Pamela started at one of the Bell companies in sales. They had an international presence and she thought that might be an avenue to get overseas. This was part of her  “someday” dream.

She also got married and had a daughter. The young family had a five-year plan, but, as so often happens, life took over.

And, as women are wont to do, she made compromises. She adapted.

A successful woman

In retrospect, Pam readily acknowledges that she had a great career. She is a smart and savvy woman. Not surprisingly, her favorite role was one in which she needed to become an expert in import/export regulations and procedures. It gave her the opportunity to learn international law. She had to deal with international trade across multiple countries. And, yes, she got to travel.

But, the more successful she became, the less freedom she had. It gradually ebbed away and she became a workaholic. There was a time when she was able to work from home and that helped bring some balance into life. But that didn’t last. It became increasingly apparent that work was beginning to interfere with life.

Sometimes that realization comes as a gradual awakening; other times it’s a whack on the side of the head. Either way, it gets our attention. If we are awake and paying attention, solutions present themselves.

Now what??

Like many large companies and retirement eligibility, Pam’s had certain formulas in place that took into consideration age and length of service. At the same time, a favorable interest rate environment presented Pam with an attractive pension opportunity. The decision to retire was a quick one. She grabbed it.

However, she was not mentally prepared. After all, “how does one go from a 24/7 work environment, fast paced, “married to my job”, high energy to retirement”? Now what, she wondered.

Old ways of being are carved deep on our souls and Pam was faced with a new challenge. Learning how to learn to relax battled against the habit of being busy. She grappled with the shock of going from an intense work/social environment to nothing. She certainly knew how to fill her time – three book clubs, the YMCA three days a week, some classes. Loading her calendar was a familiar – and comfortable – pattern.

Listening to her heart

It took a long time to find a level of satisfaction. Eventually, Pam was able to articulate what she wanted:

  • A good ongoing volunteer opportunity
  • Someone to play with
  • Places that contributed to health, relaxation, exercise and socialization

Oh, remember back to Pam’s college days? ESL? And about solutions presenting themselves when we’re paying attention? One day a friend suggested she look into Literary Volunteers of Morris County. It piqued her interest and she went a little further.

She followed her intuition; heeded her natural creative process. She volunteered and organized a conversation class. She got to select news articles and themes to discuss. She researched and presented cultural and historical subjects. Election day inspired a class on the American election process. She used other current events and “mundane” everyday things to stimulate conversation. There was a group that met for lunch, sharing the cuisine of their native country.

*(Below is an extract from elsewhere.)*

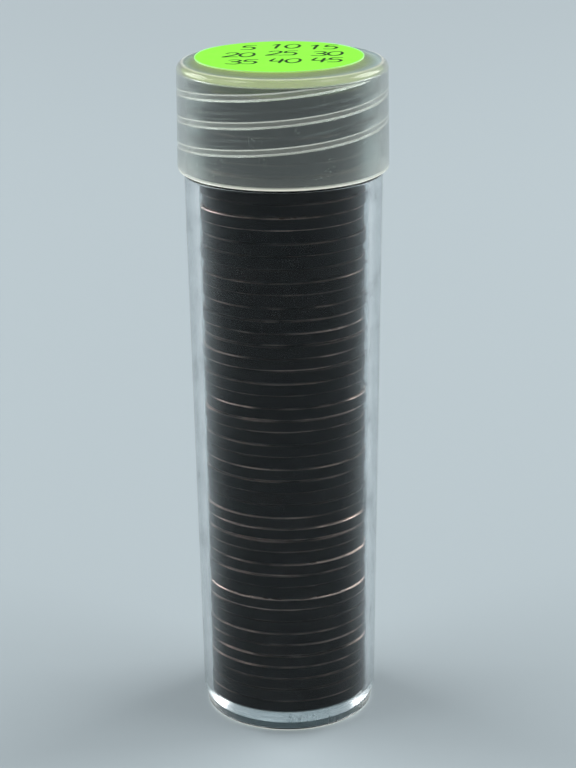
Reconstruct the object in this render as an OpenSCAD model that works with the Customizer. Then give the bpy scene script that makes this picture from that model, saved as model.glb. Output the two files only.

In the process, Pam got to enhance her own learning, have cross cultural exchanges, play and socialize while immersing herself in international flavors and staying close to home.

The Thread

And there was the thread that connected to her young dreams.

In the beginning, Pam never envisioned a corporate career. Her interests were language, literature, intellectual stimulation, cross cultural experiences.

In the end, she found fulfillment and enrichment and intellectual stimulation through LVMC students in and outside the classroom, socializing at lunch, developing close familial connections, all the pieces of everyday cross-cultural, mundane life that had intrigued her.

Finding the thread of yearning in your life and figuring out how it can be fulfilled today is part of the work I do when I work with clients to create their Multidimensional lives. It could be a second (or third) career. It can be volunteer work or just rediscovering an old passion. It is recovering old dreams or finding new ones and living from the inside out.

* Various attributions – John Lennon, Allen Saunders, Earl Wilson. Regardless, it’s a great sentiment!